■ Provided material
—————
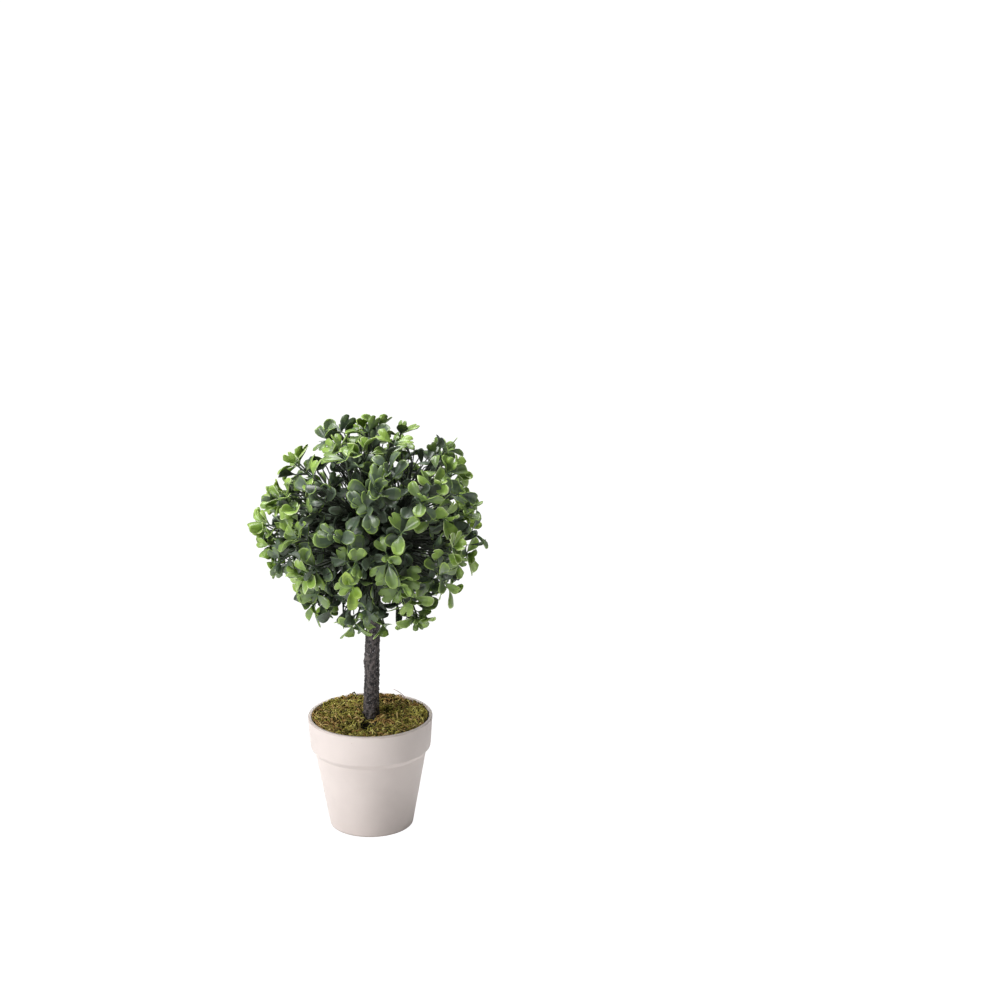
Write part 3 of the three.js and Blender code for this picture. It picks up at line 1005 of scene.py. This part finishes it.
    def grow_node(self, path, share, turn, kind, twig_kind):
        """A pair of opposite leaves, or short side twigs that end in smaller leaves."""
        rng = self.rng
        place, axis = point_on(path, share)
        side = axis.orthogonal().normalized()
        for half in (0, math.pi):
            if rng.random() < (self.DARK_GAPS if kind == "dark" else self.GAPS):
                continue
            out = Matrix.Rotation(turn + half + rng.gauss(0, 0.25), 3, axis) @ side
            blade = (axis * rng.uniform(0.1, 0.8) + out).normalized()
            if kind != "dark" and rng.random() < 0.4:
                blade = (axis * rng.uniform(0.5, 1.1) + out).normalized()
                foot = self.grow_twig(place, blade, rng.uniform(4, 9) * MM)
                self.grow_whorl(foot, blade, twig_kind, 2, 0.82)
            else:
                self.add_leaf(place, blade, axis, kind, heart=rng.random() < 0.3, size=1.05)

    def grow_twig(self, place, way, length):
        """A short side twig. Gives its end."""
        rod = self.twig_rod
        end = place + way * length
        bend = place.lerp(end, 0.5) + any_side(way, self.rng) * 0.6 * MM
        radii = rod.taper(*self.TWIG_RADII) * MM
        self.stems.add_rod(rod, curve_points(place, bend, end, rod.steps), radii)
        return end

    def grow_whorl(self, place, axis, kind, count, size):
        """Leaves spread evenly round a twig's or a stem's end."""
        rng = self.rng
        side = any_side(axis, rng)
        for number in range(count):
            out = Matrix.Rotation(math.tau * number / count + rng.gauss(0, 0.3), 3, axis) @ side
            blade = (axis * rng.uniform(0.2, 1.0) + out).normalized()
            self.add_leaf(place, blade, axis, kind, heart=rng.random() < 0.45, size=size)

    def grow_tip(self, place, axis, kind):
        """The stem's end: leaves spread round it, a smaller one on it and a tuft of needles."""
        rng = self.rng
        self.grow_whorl(place, axis, kind, rng.choice((2, 3, 3)), 0.95)
        if rng.random() < 0.7:
            blade = (axis + any_side(axis, rng) * rng.uniform(0.1, 0.7)).normalized()
            self.add_leaf(place, blade, any_side(blade, rng), kind, heart=rng.random() < 0.7, size=0.75)
        for _ in range(rng.randint(2, 5)):
            way = (axis * rng.uniform(0.2, 1) + any_side(axis, rng)).normalized()
            self.grow_needle(place, place + way * rng.uniform(3, 6) * MM)

    def grow_needle(self, start, end):
        path = curve_points(start, start.lerp(end, 0.5), end, self.needle_rod.steps)
        self.needles.add_rod(self.needle_rod, path, np.array(self.NEEDLE_RADII) * MM)

    def grow_stalks(self, start, end, direction):
        """Thin dark stalks that run beside the stem in the open middle of the crown, darker than the stems
        as painted shade.
        """
        rng, rod = self.rng, self.twig_rod
        for _ in range(self.STALKS):
            apart = any_side(direction, rng) * rng.uniform(2, 9) * MM
            tip = start.lerp(end, rng.uniform(0.6, 0.97)) + apart * 1.5
            bend = start.lerp(tip, 0.5) + apart * 0.5
            path = curve_points(start + apart * 0.2, bend, tip, rod.steps)
            self.stalks.add_rod(rod, path, rod.taper(*self.STALK_RADII) * MM)
            # Some stalks end in a leaf of the dark kind, painted shade.
            if rng.random() < 0.25:
                blade = (direction + any_side(direction, rng) * rng.uniform(0.2, 1.2)).normalized()
                self.add_leaf(tip, blade, direction, "dark", heart=False, size=0.8)

    def fill_core(self):
        """Dark leaves along the boughs, which close the middle of the ball, their near-black painted shade.
        """
        rng = self.rng
        for foot, tip in self.bough_ends.values():
            way = (tip - foot).normalized()
            for _ in range(self.look.bough_leaves):
                place = foot.lerp(tip, rng.uniform(0.5, 1))
                blade = (way * rng.uniform(-0.1, 1.2) + any_side(way, rng)).normalized()
                self.add_leaf(place, blade, way, "dark", heart=False, size=rng.uniform(0.9, 1.2))

    # ---------------- leaves

    def add_leaf(self, foot, blade, facing, kind, heart, size):
        """Sets one leaf with its foot in place, along its blade, upper side towards facing."""
        rng, look = self.rng, self.look
        shape = rng.choice(self.heart_shapes if heart else self.spoon_shapes)
        length = (look.heart_length if heart else look.spoon_length) * size * rng.uniform(0.82, 1.12)
        normal = facing - blade * facing.dot(blade)
        if normal.length < 0.05:
            normal = any_side(blade, rng)
        normal = Matrix.Rotation(rng.gauss(0, 0.4), 3, blade) @ normal.normalized()
        turned = np.array([blade.cross(normal), blade, normal]) * length
        run, rim = LEAF_KINDS[kind]
        share = shape.zones % UNDER_ZONE / 100 + rng.uniform(-0.12, 0.12)
        last = len(run) - 1
        steps = np.clip(np.rint(share * last), 0, last).astype(int)
        # Painted highlight: the rim faces take the kind's rim tone.
        tones = np.where(shape.zones == RIM_ZONE, rim, np.array(run)[steps])
        heap = self.inner if kind == "dark" else (self.hearts if heart else self.spoons)
        heap.add(shape, shape.points @ turned + np.array(foot), tones)

    def join_up(self):
        """Joins each kind of limb, stalk and leaf into its piece."""
        look = self.look
        stem = plain_material("stem_plastic", look.stem_colour)
        # The stalks' darker green is painted shade.
        stalk = plain_material("stalk_plastic", look.shaded_stalk_colour)
        needle = plain_material("needle_plastic", look.needle_colour)
        leaf_tones = toned("leaf_plastic", LEAF_TONES, roughness=0.34, spread=0.22, scale=160, specular=0.6)
        finish_piece(self.boughs.mesh("bough_limbs"), [stem], BOUGH_NODES)
        finish_piece(self.stems.mesh("spray_stems"), [stem], MASS_NODES)
        finish_piece(self.stalks.mesh("bare_stalks"), [stalk], MASS_NODES)
        finish_piece(self.needles.mesh("tip_needles"), [needle], MASS_NODES)
        finish_piece(self.spoons.mesh("spoon_leaves"), leaf_tones, MASS_NODES)
        finish_piece(self.hearts.mesh("heart_leaves"), leaf_tones, MASS_NODES)
        finish_piece(self.inner.mesh("inner_leaves"), leaf_tones, MASS_NODES)


# -------------------- Stage

# Each light's place, size across and setting for its power.
LIGHTS = {
    "key_light": ((-1.13, -0.92, 0.95), 0.9, "key_power"),
    "fill_light": ((1.3, -0.9, 0.7), 1.2, "fill_power"),
    "top_light": ((-0.1, 0.35, 1.5), 1.0, "top_power"),
}
LIGHTS_AIM = Vector((0, 0, 0.14))
WHITE = (1, 1, 1, 1)


class BOXBALL_OT_stage(Operator):
    """Sets the pale floor, the soft lights and the camera"""

    bl_idname = "boxball.stage"
    bl_label = "Stage"
    FLOOR_HALF = 12
    # How bright the floor shines as a light, and how bright the room looks behind the plant.
    FLOOR_SHINE, ROOM_SEEN = 0.12, 1.02
    CAMERA_PLACE = (0.0866, -1.5597, 0.6881)
    CAMERA_TILT = 16.5
    CAMERA_LENS, CAMERA_SENSOR = 90, 36

    def execute(self, context):
        look = settings("box_ball_stage")
        self.add_floor(look)
        for name, (place, size, power) in LIGHTS.items():
            self.add_light(name, place, size, getattr(look, power))
        self.add_sky(look)
        self.add_camera()
        bpy.context.scene.view_settings.view_transform = "Standard"
        return {"FINISHED"}

    def add_floor(self, look):
        """A floor that is an even white when seen, and a pale matt one as a light."""
        bm = bmesh.new()
        bmesh.ops.create_grid(bm, x_segments=1, y_segments=1, size=self.FLOOR_HALF)
        floor = bpy.data.objects.new("pale_floor", mesh_from(bm, "pale_floor"))
        bpy.context.scene.collection.objects.link(floor)
        material, tree, shader = new_material("pale_floor")
        uneven = placed_group(tree, uneven_surface, Scale=3, Detail=2)
        set_gloss(tree, shader, uneven["Broad"], 0.1, 0.7)
        seen = tree.nodes.new("ShaderNodeLightPath").outputs["Is Camera Ray"]
        black = (0, 0, 0)
        tree.links.new(blend_colour(tree, seen, look.floor_colour, black), shader.inputs["Base Color"])
        glow = maths(tree, "MULTIPLY_ADD", seen, look.floor_glow, self.FLOOR_SHINE)
        tree.links.new(glow, shader.inputs["Emission Strength"])
        shader.inputs["Emission Color"].default_value = WHITE
        floor.data.materials.append(material)

    @staticmethod
    def add_light(name, place, size, power):
        data = bpy.data.lights.new(name, "AREA")
        data.shape, data.size, data.energy = "DISK", size, power
        light = bpy.data.objects.new(name, data)
        light.location = place
        light.rotation_euler = (LIGHTS_AIM - light.location).to_track_quat("-Z", "Y").to_euler()
        bpy.context.scene.collection.objects.link(light)

    def add_sky(self, look):
        """A room that is brighter to the left and behind, and darker to the right."""
        world = bpy.data.worlds.new("studio_sky")
        bpy.context.scene.world = world
        world.use_nodes = True
        tree = world.node_tree
        way = tree.nodes.new("ShaderNodeTexCoord").outputs["Generated"]
        axes = add_node(tree, "ShaderNodeSeparateXYZ", links={"Vector": way}).outputs
        side = maths(tree, "MULTIPLY_ADD", axes["X"], -0.6 * look.sky, look.sky)
        room = maths(tree, "MULTIPLY_ADD", axes["Y"], 0.4 * look.sky, side)
        ray = tree.nodes.new("ShaderNodeLightPath").outputs["Is Camera Ray"]
        strength = maths(tree, "MAXIMUM", product(tree, ray, self.ROOM_SEEN), room)
        background = tree.nodes["Background"].inputs
        tree.links.new(strength, background["Strength"])
        background["Color"].default_value = WHITE

    def add_camera(self):
        data = bpy.data.cameras.new("camera")
        data.lens, data.sensor_width = self.CAMERA_LENS, self.CAMERA_SENSOR
        camera = bpy.data.objects.new("camera", data)
        camera.location = self.CAMERA_PLACE
        camera.rotation_euler = (math.radians(90 - self.CAMERA_TILT), 0, 0)
        bpy.context.scene.collection.objects.link(camera)
        bpy.context.scene.camera = camera


# -------------------- Panel and registration

OPERATORS = (BOXBALL_OT_stage, BOXBALL_OT_pot, BOXBALL_OT_moss, BOXBALL_OT_trunk, BOXBALL_OT_crown)
SETTINGS = {
    "box_ball_pot": BoxBallPotSettings,
    "box_ball_moss": BoxBallMossSettings,
    "box_ball_trunk": BoxBallTrunkSettings,
    "box_ball_crown": BoxBallCrownSettings,
    "box_ball_stage": BoxBallStageSettings,
}


class BOXBALL_PT_parts(Panel):
    """Lists the parts of the potted box ball"""

    bl_idname = "BOXBALL_PT_parts"
    bl_label = "Potted Box Ball"
    bl_space_type = "VIEW_3D"
    bl_region_type = "UI"
    bl_category = "Box Ball"

    def draw(self, context):
        for operator in OPERATORS:
            self.layout.operator(operator.bl_idname)


def register():
    for kind in (*SETTINGS.values(), *OPERATORS, BOXBALL_PT_parts):
        bpy.utils.register_class(kind)
    for name, kind in SETTINGS.items():
        setattr(bpy.types.Scene, name, PointerProperty(type=kind))


def unregister():
    for name in SETTINGS:
        delattr(bpy.types.Scene, name)
    for kind in (BOXBALL_PT_parts, *reversed(OPERATORS), *reversed(list(SETTINGS.values()))):
        bpy.utils.unregister_class(kind)


def main():
    register()
    bpy.ops.boxball.stage()
    bpy.ops.boxball.pot()
    bpy.ops.boxball.moss()
    bpy.ops.boxball.trunk()
    bpy.ops.boxball.crown()


if __name__ == "__main__":
    main()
—————
From the first line above through the line that contains "< 0.45, size=size)", quote each line exactly. Output nothing more.

■ Response to this task
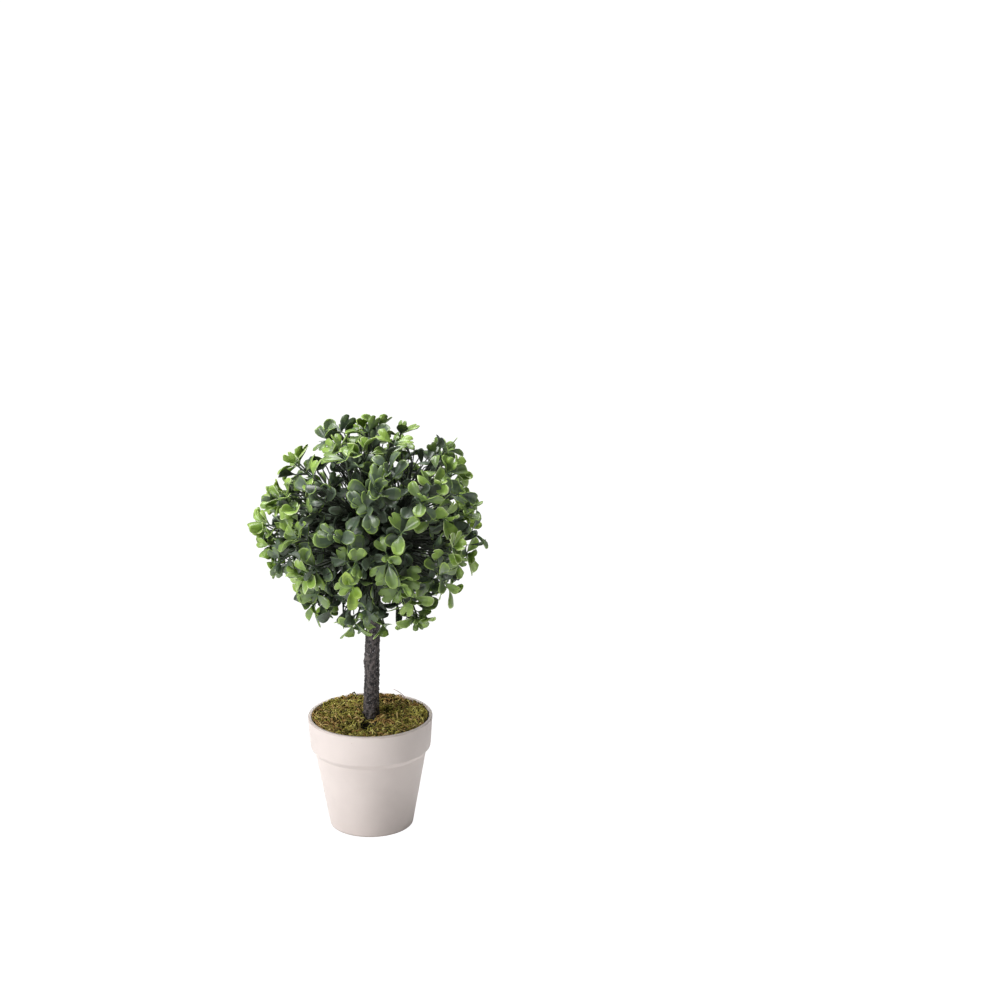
Write part 3 of the three.js and Blender code for this picture. It picks up at line 1005 of scene.py. This part finishes it.
    def grow_node(self, path, share, turn, kind, twig_kind):
        """A pair of opposite leaves, or short side twigs that end in smaller leaves."""
        rng = self.rng
        place, axis = point_on(path, share)
        side = axis.orthogonal().normalized()
        for half in (0, math.pi):
            if rng.random() < (self.DARK_GAPS if kind == "dark" else self.GAPS):
                continue
            out = Matrix.Rotation(turn + half + rng.gauss(0, 0.25), 3, axis) @ side
            blade = (axis * rng.uniform(0.1, 0.8) + out).normalized()
            if kind != "dark" and rng.random() < 0.4:
                blade = (axis * rng.uniform(0.5, 1.1) + out).normalized()
                foot = self.grow_twig(place, blade, rng.uniform(4, 9) * MM)
                self.grow_whorl(foot, blade, twig_kind, 2, 0.82)
            else:
                self.add_leaf(place, blade, axis, kind, heart=rng.random() < 0.3, size=1.05)

    def grow_twig(self, place, way, length):
        """A short side twig. Gives its end."""
        rod = self.twig_rod
        end = place + way * length
        bend = place.lerp(end, 0.5) + any_side(way, self.rng) * 0.6 * MM
        radii = rod.taper(*self.TWIG_RADII) * MM
        self.stems.add_rod(rod, curve_points(place, bend, end, rod.steps), radii)
        return end

    def grow_whorl(self, place, axis, kind, count, size):
        """Leaves spread evenly round a twig's or a stem's end."""
        rng = self.rng
        side = any_side(axis, rng)
        for number in range(count):
            out = Matrix.Rotation(math.tau * number / count + rng.gauss(0, 0.3), 3, axis) @ side
            blade = (axis * rng.uniform(0.2, 1.0) + out).normalized()
            self.add_leaf(place, blade, axis, kind, heart=rng.random() < 0.45, size=size)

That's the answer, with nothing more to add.